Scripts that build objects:
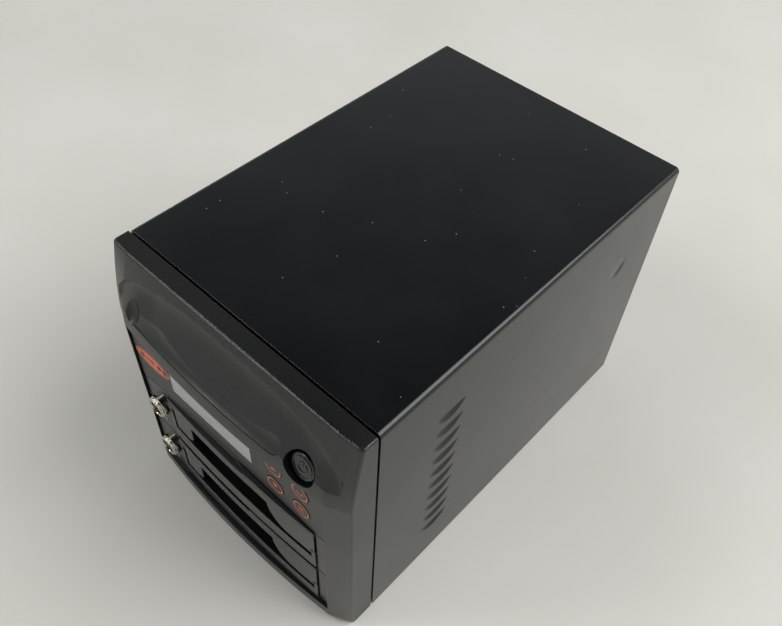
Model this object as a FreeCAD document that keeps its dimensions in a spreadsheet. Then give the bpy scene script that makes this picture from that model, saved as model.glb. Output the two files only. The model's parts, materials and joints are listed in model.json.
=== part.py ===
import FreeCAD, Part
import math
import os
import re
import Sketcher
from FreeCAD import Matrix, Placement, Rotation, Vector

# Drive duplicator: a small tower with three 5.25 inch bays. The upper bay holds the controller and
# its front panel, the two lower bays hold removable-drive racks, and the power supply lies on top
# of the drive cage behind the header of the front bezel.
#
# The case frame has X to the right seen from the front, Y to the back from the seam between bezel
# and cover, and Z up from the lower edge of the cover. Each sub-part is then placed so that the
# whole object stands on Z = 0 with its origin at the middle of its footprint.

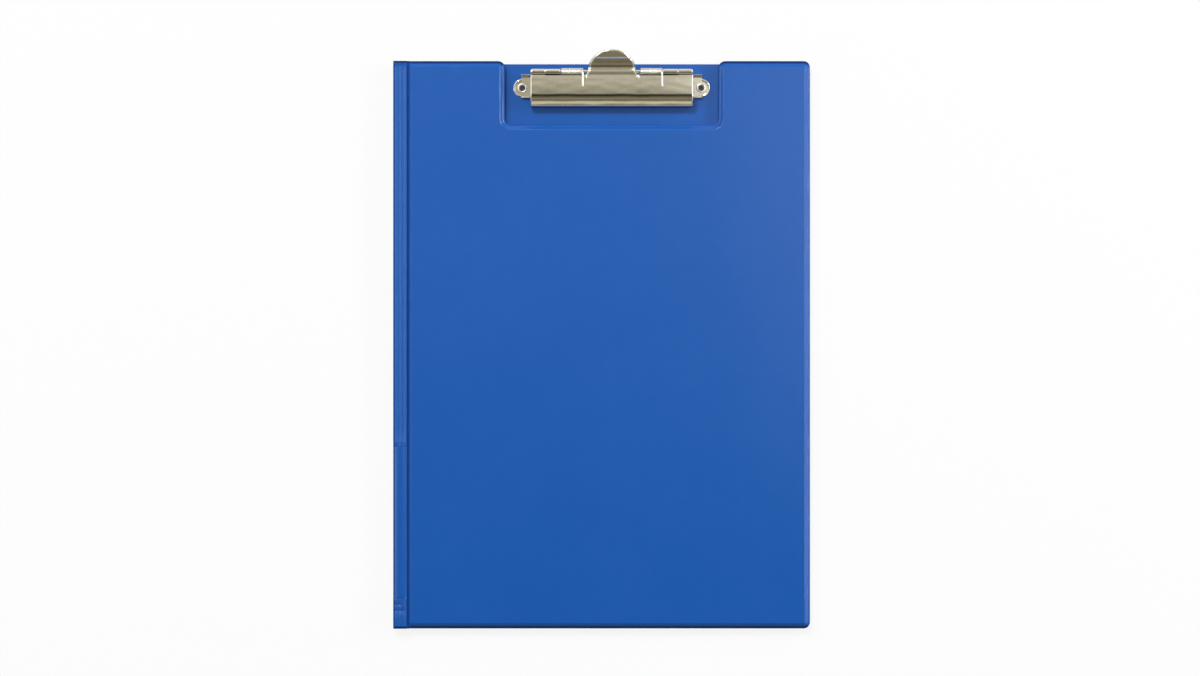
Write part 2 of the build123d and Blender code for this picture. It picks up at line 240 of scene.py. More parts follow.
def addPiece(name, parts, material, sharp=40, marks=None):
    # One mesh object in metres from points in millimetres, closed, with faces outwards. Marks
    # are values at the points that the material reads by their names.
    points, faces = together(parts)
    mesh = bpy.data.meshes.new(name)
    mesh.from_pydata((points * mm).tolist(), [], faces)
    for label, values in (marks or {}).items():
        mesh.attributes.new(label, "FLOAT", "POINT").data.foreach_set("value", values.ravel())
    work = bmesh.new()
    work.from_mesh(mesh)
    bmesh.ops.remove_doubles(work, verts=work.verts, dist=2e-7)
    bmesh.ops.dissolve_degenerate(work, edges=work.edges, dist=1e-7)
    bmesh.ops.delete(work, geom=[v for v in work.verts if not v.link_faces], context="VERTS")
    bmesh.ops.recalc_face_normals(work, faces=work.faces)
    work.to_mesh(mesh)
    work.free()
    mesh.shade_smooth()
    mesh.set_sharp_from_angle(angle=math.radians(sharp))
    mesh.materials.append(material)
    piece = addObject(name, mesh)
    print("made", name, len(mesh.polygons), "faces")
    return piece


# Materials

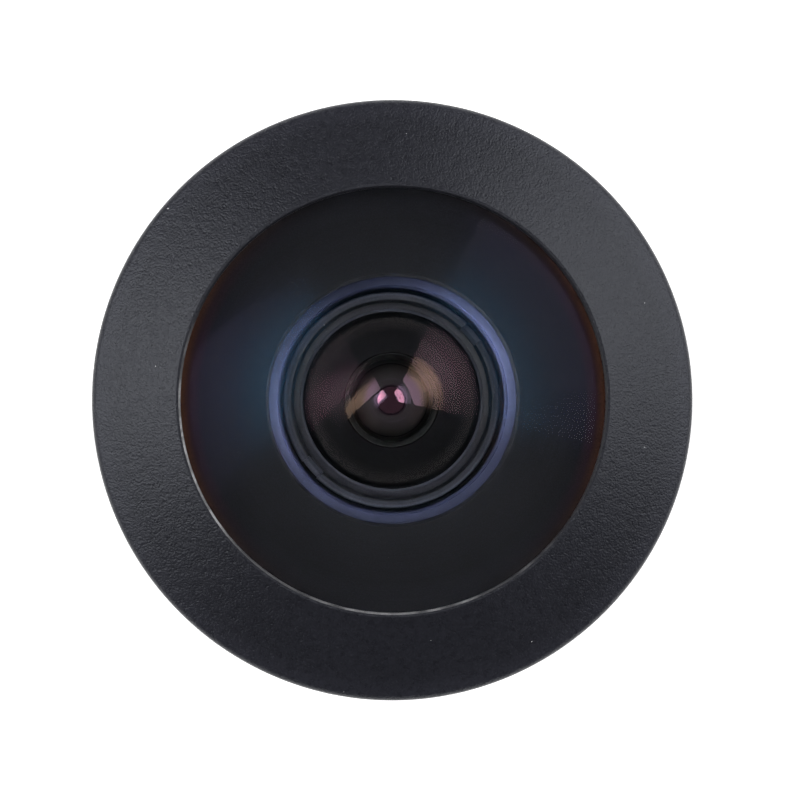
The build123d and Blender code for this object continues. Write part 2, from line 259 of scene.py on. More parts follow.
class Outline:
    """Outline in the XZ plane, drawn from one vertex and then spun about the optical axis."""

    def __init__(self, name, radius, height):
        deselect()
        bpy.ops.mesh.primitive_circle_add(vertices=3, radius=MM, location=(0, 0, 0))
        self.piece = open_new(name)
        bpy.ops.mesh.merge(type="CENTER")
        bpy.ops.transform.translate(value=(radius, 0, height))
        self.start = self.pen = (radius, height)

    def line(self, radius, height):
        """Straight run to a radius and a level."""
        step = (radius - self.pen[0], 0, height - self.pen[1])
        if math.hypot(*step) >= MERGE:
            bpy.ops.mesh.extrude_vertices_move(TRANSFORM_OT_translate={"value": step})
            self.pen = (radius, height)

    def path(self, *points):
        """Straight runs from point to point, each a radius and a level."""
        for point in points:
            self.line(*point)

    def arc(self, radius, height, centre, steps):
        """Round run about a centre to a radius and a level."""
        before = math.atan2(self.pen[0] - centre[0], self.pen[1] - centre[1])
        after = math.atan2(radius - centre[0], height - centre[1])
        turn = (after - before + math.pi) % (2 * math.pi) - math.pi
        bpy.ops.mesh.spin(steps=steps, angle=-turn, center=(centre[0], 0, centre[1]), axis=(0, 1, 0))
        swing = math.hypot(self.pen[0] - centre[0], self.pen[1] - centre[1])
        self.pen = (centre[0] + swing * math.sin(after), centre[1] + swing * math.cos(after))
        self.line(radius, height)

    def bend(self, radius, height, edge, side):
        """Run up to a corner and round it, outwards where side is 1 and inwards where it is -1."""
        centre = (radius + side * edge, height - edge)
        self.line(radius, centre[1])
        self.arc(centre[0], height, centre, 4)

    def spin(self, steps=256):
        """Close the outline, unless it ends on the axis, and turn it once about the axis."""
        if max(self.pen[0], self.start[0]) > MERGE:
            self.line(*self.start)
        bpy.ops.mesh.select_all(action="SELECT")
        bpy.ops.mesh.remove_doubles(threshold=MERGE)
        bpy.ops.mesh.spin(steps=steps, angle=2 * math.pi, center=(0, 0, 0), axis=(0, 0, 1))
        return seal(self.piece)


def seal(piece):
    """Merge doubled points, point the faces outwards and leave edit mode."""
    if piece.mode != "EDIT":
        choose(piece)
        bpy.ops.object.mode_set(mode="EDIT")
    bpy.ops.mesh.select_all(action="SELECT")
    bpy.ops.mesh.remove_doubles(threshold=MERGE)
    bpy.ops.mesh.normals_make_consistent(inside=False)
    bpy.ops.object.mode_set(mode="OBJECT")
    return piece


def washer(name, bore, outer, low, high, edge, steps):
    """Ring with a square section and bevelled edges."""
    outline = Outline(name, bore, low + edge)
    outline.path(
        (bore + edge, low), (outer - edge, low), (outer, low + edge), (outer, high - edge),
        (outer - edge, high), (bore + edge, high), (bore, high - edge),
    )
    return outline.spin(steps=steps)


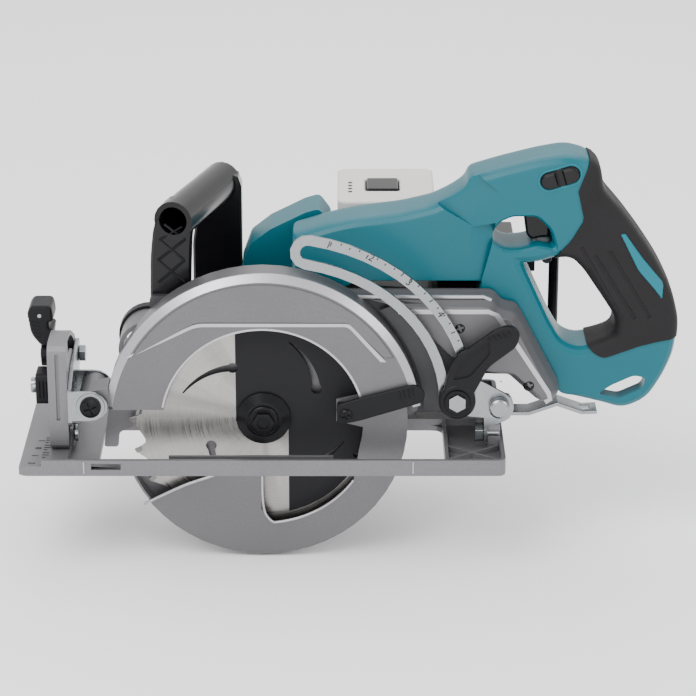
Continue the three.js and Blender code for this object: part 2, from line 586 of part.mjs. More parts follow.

WRITTEN PROBLEM: Output all of the material, please, exactly as it stands.

EXERCISE OUTPUT:
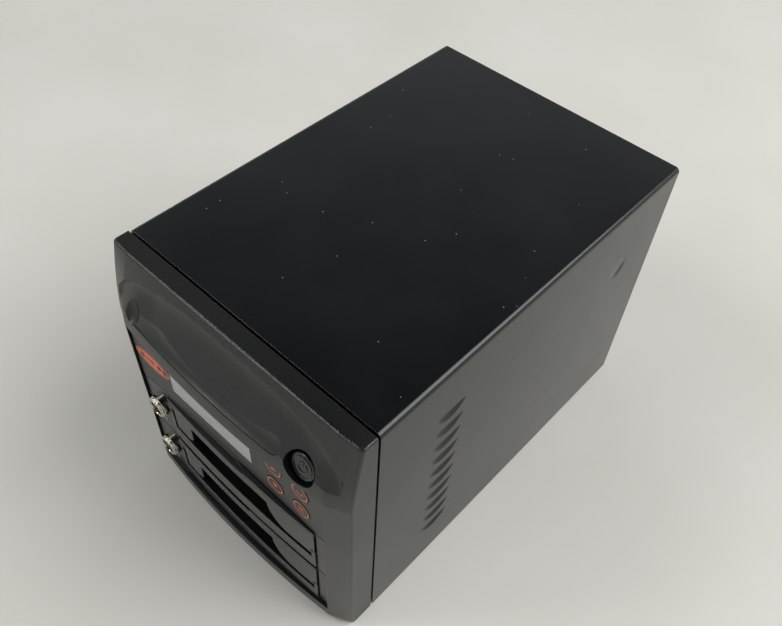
Model this object as a FreeCAD document that keeps its dimensions in a spreadsheet. Then give the bpy scene script that makes this picture from that model, saved as model.glb. Output the two files only. The model's parts, materials and joints are listed in model.json.
=== part.py ===
import FreeCAD, Part
import math
import os
import re
import Sketcher
from FreeCAD import Matrix, Placement, Rotation, Vector

# Drive duplicator: a small tower with three 5.25 inch bays. The upper bay holds the controller and
# its front panel, the two lower bays hold removable-drive racks, and the power supply lies on top
# of the drive cage behind the header of the front bezel.
#
# The case frame has X to the right seen from the front, Y to the back from the seam between bezel
# and cover, and Z up from the lower edge of the cover. Each sub-part is then placed so that the
# whole object stands on Z = 0 with its origin at the middle of its footprint.

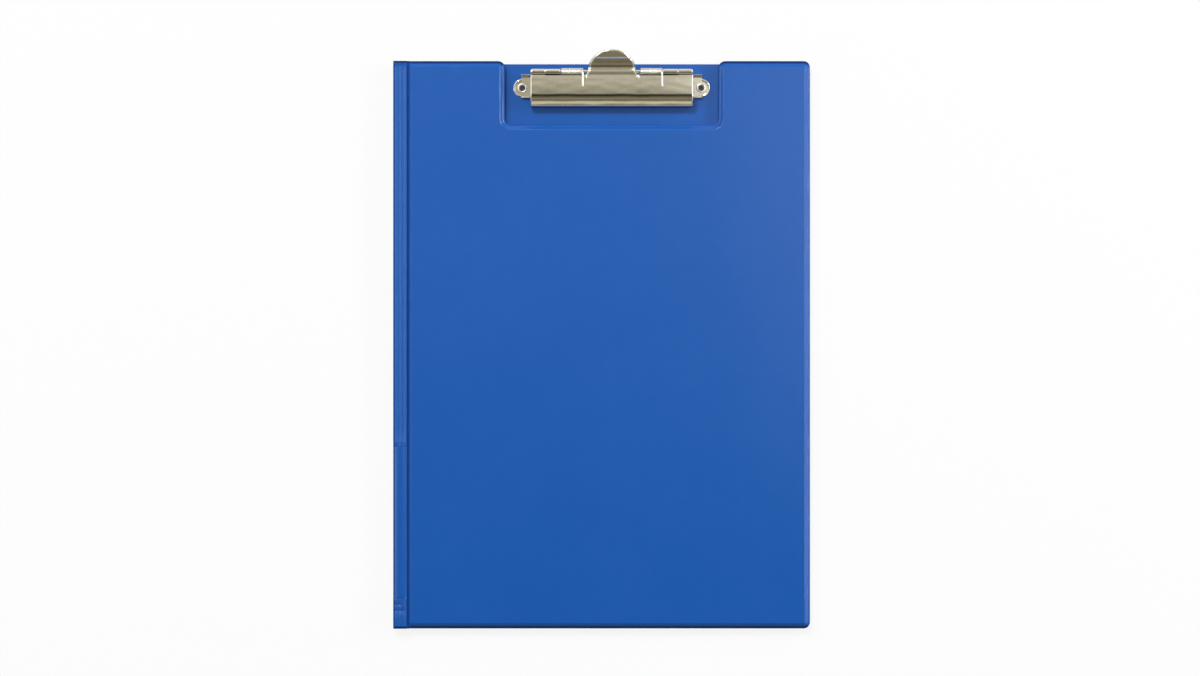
Write part 2 of the build123d and Blender code for this picture. It picks up at line 240 of scene.py. More parts follow.
def addPiece(name, parts, material, sharp=40, marks=None):
    # One mesh object in metres from points in millimetres, closed, with faces outwards. Marks
    # are values at the points that the material reads by their names.
    points, faces = together(parts)
    mesh = bpy.data.meshes.new(name)
    mesh.from_pydata((points * mm).tolist(), [], faces)
    for label, values in (marks or {}).items():
        mesh.attributes.new(label, "FLOAT", "POINT").data.foreach_set("value", values.ravel())
    work = bmesh.new()
    work.from_mesh(mesh)
    bmesh.ops.remove_doubles(work, verts=work.verts, dist=2e-7)
    bmesh.ops.dissolve_degenerate(work, edges=work.edges, dist=1e-7)
    bmesh.ops.delete(work, geom=[v for v in work.verts if not v.link_faces], context="VERTS")
    bmesh.ops.recalc_face_normals(work, faces=work.faces)
    work.to_mesh(mesh)
    work.free()
    mesh.shade_smooth()
    mesh.set_sharp_from_angle(angle=math.radians(sharp))
    mesh.materials.append(material)
    piece = addObject(name, mesh)
    print("made", name, len(mesh.polygons), "faces")
    return piece


# Materials

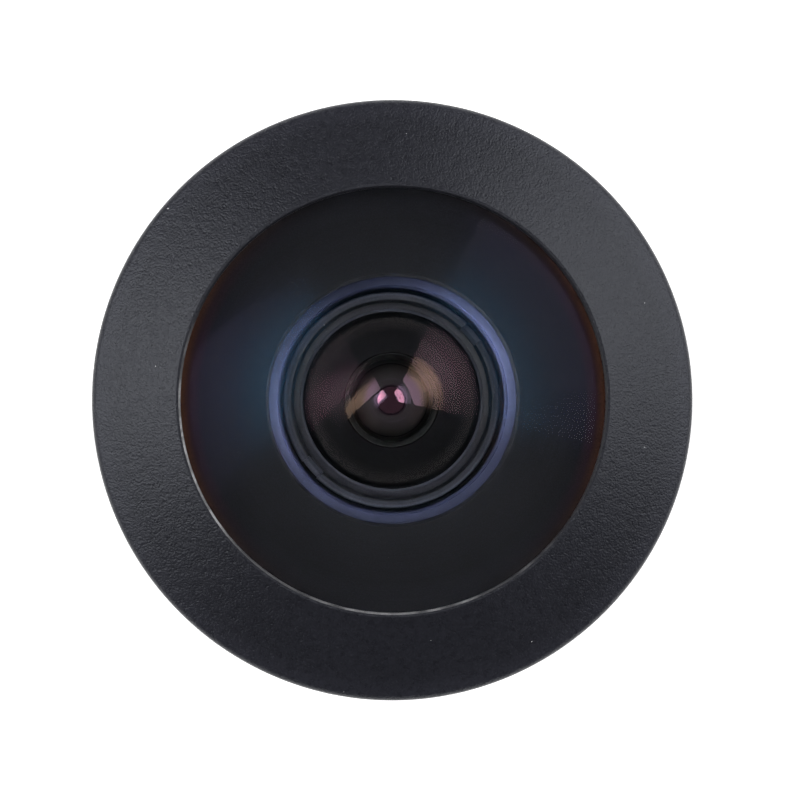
The build123d and Blender code for this object continues. Write part 2, from line 259 of scene.py on. More parts follow.
class Outline:
    """Outline in the XZ plane, drawn from one vertex and then spun about the optical axis."""

    def __init__(self, name, radius, height):
        deselect()
        bpy.ops.mesh.primitive_circle_add(vertices=3, radius=MM, location=(0, 0, 0))
        self.piece = open_new(name)
        bpy.ops.mesh.merge(type="CENTER")
        bpy.ops.transform.translate(value=(radius, 0, height))
        self.start = self.pen = (radius, height)

    def line(self, radius, height):
        """Straight run to a radius and a level."""
        step = (radius - self.pen[0], 0, height - self.pen[1])
        if math.hypot(*step) >= MERGE:
            bpy.ops.mesh.extrude_vertices_move(TRANSFORM_OT_translate={"value": step})
            self.pen = (radius, height)

    def path(self, *points):
        """Straight runs from point to point, each a radius and a level."""
        for point in points:
            self.line(*point)

    def arc(self, radius, height, centre, steps):
        """Round run about a centre to a radius and a level."""
        before = math.atan2(self.pen[0] - centre[0], self.pen[1] - centre[1])
        after = math.atan2(radius - centre[0], height - centre[1])
        turn = (after - before + math.pi) % (2 * math.pi) - math.pi
        bpy.ops.mesh.spin(steps=steps, angle=-turn, center=(centre[0], 0, centre[1]), axis=(0, 1, 0))
        swing = math.hypot(self.pen[0] - centre[0], self.pen[1] - centre[1])
        self.pen = (centre[0] + swing * math.sin(after), centre[1] + swing * math.cos(after))
        self.line(radius, height)

    def bend(self, radius, height, edge, side):
        """Run up to a corner and round it, outwards where side is 1 and inwards where it is -1."""
        centre = (radius + side * edge, height - edge)
        self.line(radius, centre[1])
        self.arc(centre[0], height, centre, 4)

    def spin(self, steps=256):
        """Close the outline, unless it ends on the axis, and turn it once about the axis."""
        if max(self.pen[0], self.start[0]) > MERGE:
            self.line(*self.start)
        bpy.ops.mesh.select_all(action="SELECT")
        bpy.ops.mesh.remove_doubles(threshold=MERGE)
        bpy.ops.mesh.spin(steps=steps, angle=2 * math.pi, center=(0, 0, 0), axis=(0, 0, 1))
        return seal(self.piece)


def seal(piece):
    """Merge doubled points, point the faces outwards and leave edit mode."""
    if piece.mode != "EDIT":
        choose(piece)
        bpy.ops.object.mode_set(mode="EDIT")
    bpy.ops.mesh.select_all(action="SELECT")
    bpy.ops.mesh.remove_doubles(threshold=MERGE)
    bpy.ops.mesh.normals_make_consistent(inside=False)
    bpy.ops.object.mode_set(mode="OBJECT")
    return piece


def washer(name, bore, outer, low, high, edge, steps):
    """Ring with a square section and bevelled edges."""
    outline = Outline(name, bore, low + edge)
    outline.path(
        (bore + edge, low), (outer - edge, low), (outer, low + edge), (outer, high - edge),
        (outer - edge, high), (bore + edge, high), (bore, high - edge),
    )
    return outline.spin(steps=steps)


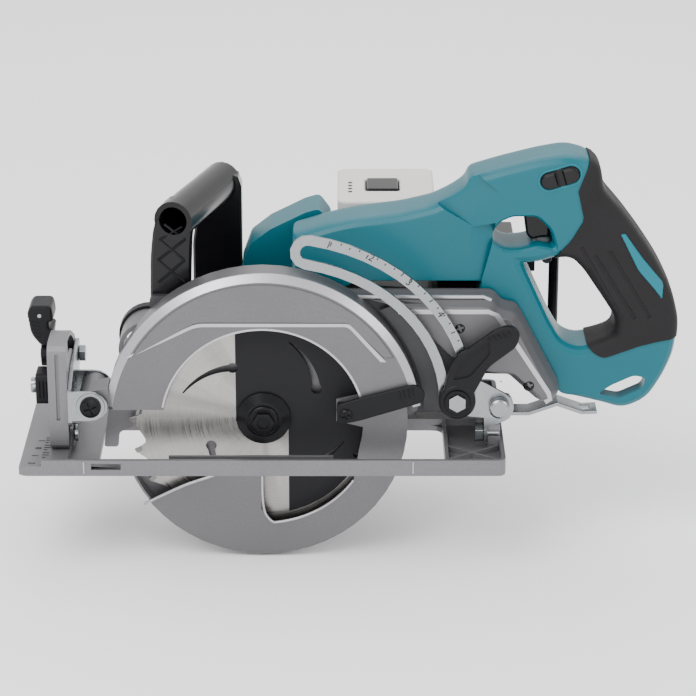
Continue the three.js and Blender code for this object: part 2, from line 586 of part.mjs. More parts follow.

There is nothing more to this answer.